**DESCRIPTION OF THE TASK:** Look over the lines below. Report each one that includes the string "this".

**EXCERPTED RECORDS:**
_____

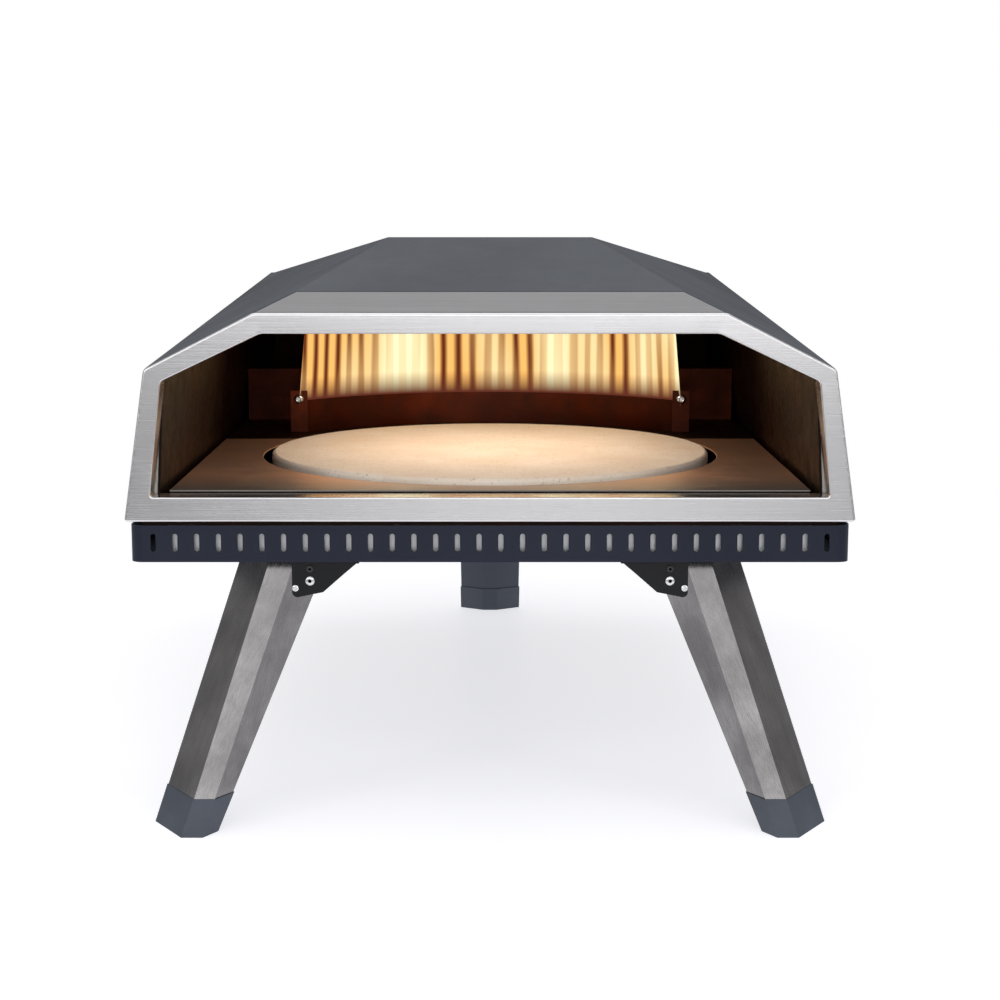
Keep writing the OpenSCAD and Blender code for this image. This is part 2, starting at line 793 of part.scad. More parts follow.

_____

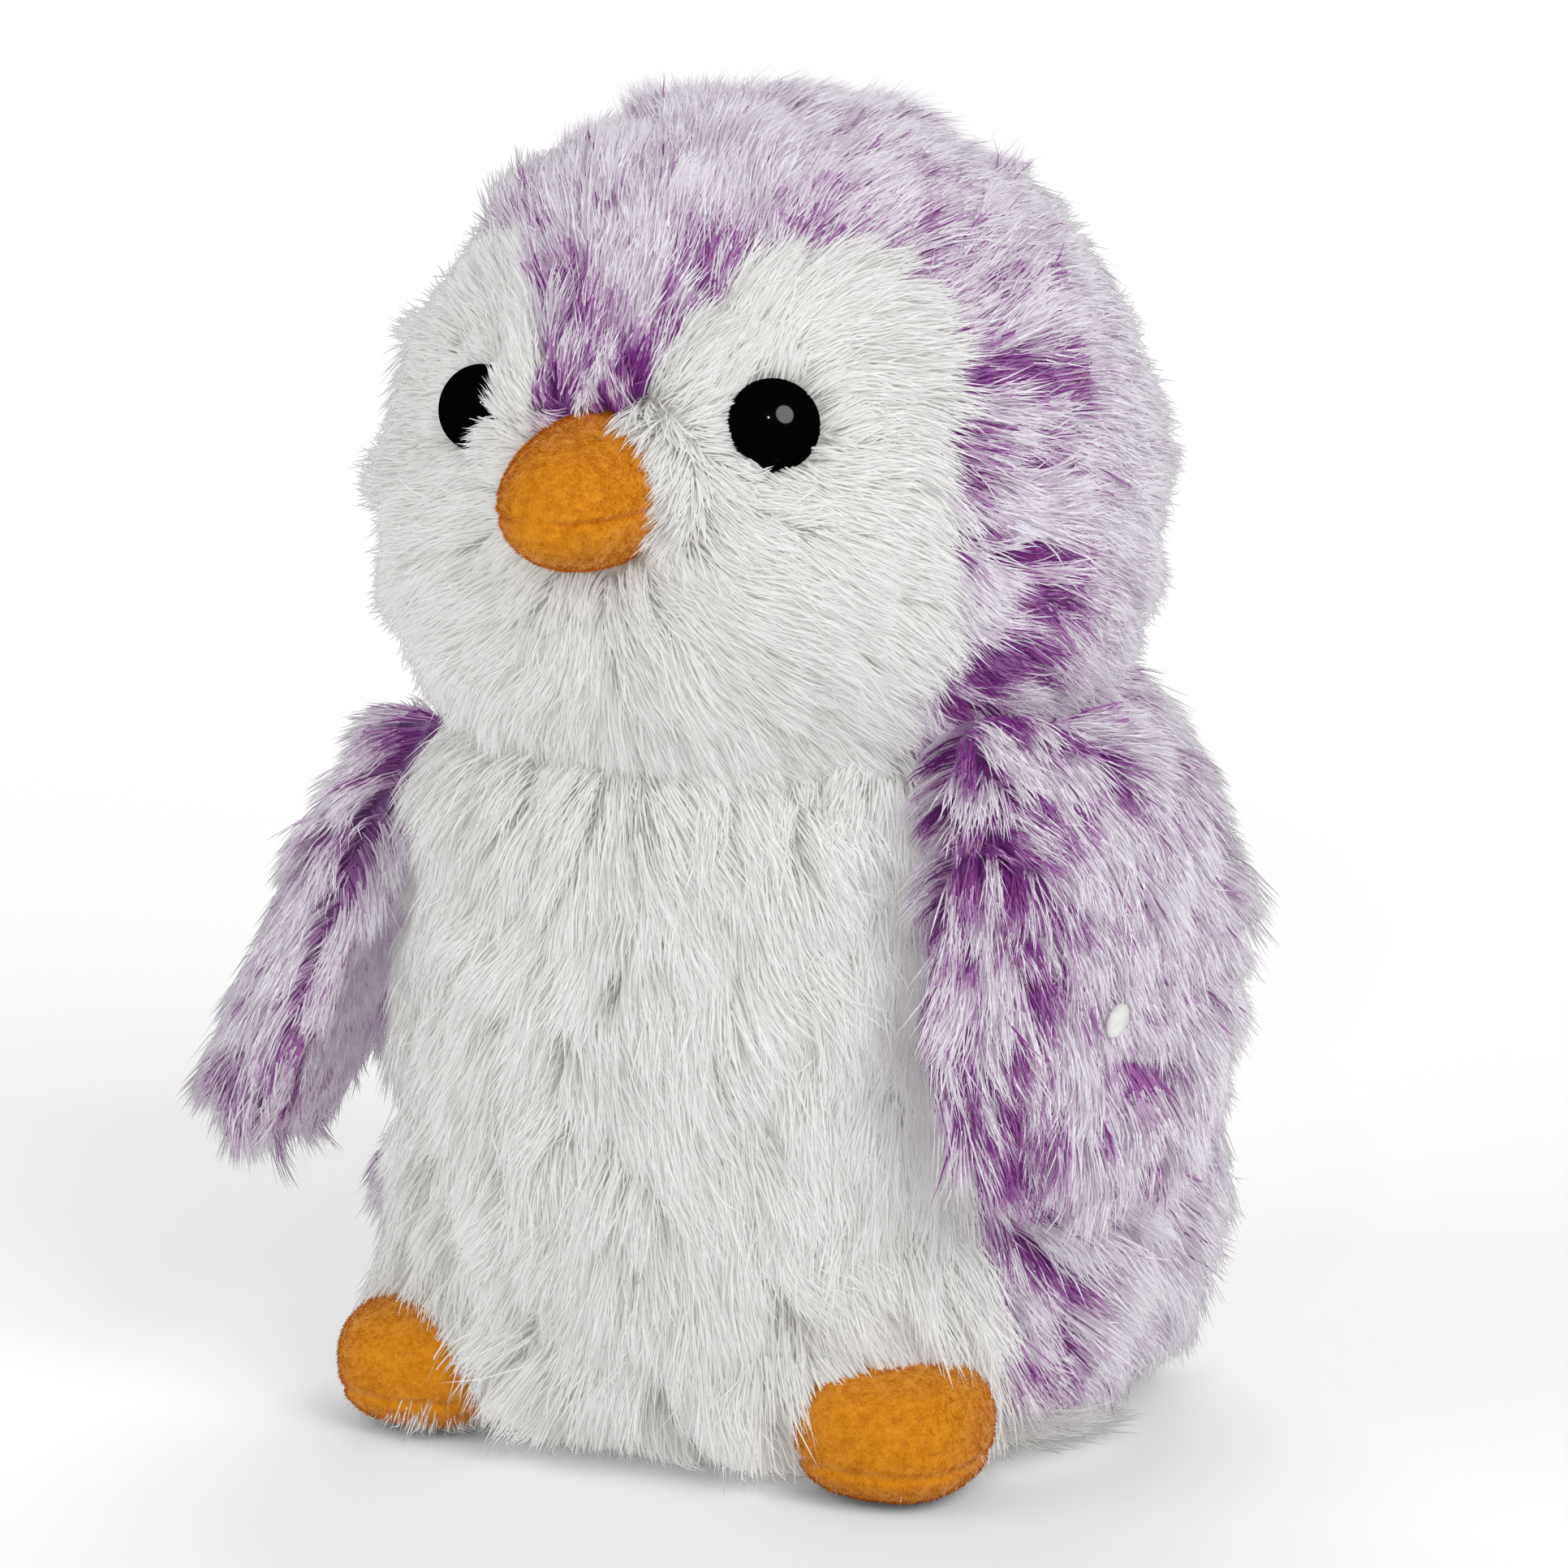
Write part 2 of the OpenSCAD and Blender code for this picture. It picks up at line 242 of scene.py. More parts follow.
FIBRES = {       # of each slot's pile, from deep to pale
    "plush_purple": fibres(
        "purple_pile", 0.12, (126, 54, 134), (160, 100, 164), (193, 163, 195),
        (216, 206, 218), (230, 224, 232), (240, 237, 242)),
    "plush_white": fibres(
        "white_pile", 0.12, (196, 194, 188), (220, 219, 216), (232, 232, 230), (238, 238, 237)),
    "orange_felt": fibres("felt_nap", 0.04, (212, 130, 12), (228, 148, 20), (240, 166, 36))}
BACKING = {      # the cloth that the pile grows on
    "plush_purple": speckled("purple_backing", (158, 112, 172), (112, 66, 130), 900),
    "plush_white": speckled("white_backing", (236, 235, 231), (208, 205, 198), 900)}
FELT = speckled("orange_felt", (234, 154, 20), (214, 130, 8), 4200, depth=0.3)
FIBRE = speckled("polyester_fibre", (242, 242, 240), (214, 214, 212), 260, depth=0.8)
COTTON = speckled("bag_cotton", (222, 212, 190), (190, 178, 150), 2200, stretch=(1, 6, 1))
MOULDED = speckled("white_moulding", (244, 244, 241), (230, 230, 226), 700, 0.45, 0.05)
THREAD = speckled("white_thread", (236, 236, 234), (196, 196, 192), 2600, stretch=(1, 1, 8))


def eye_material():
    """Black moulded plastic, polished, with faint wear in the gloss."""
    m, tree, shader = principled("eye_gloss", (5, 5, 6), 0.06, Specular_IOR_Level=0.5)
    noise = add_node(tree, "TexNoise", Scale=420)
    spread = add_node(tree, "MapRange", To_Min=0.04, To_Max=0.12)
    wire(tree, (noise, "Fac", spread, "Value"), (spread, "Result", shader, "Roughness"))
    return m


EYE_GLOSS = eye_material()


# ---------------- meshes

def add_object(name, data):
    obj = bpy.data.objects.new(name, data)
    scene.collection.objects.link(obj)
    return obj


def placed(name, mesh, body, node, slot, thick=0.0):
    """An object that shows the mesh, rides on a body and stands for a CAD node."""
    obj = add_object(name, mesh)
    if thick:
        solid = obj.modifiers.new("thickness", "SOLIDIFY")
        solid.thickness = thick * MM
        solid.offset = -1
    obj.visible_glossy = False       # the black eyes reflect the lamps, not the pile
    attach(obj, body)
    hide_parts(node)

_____

**IN RESPONSE:**
Keep writing the OpenSCAD and Blender code for this image. This is part 2, starting at line 793 of part.scad. More parts follow.
Write part 2 of the OpenSCAD and Blender code for this picture. It picks up at line 242 of scene.py. More parts follow.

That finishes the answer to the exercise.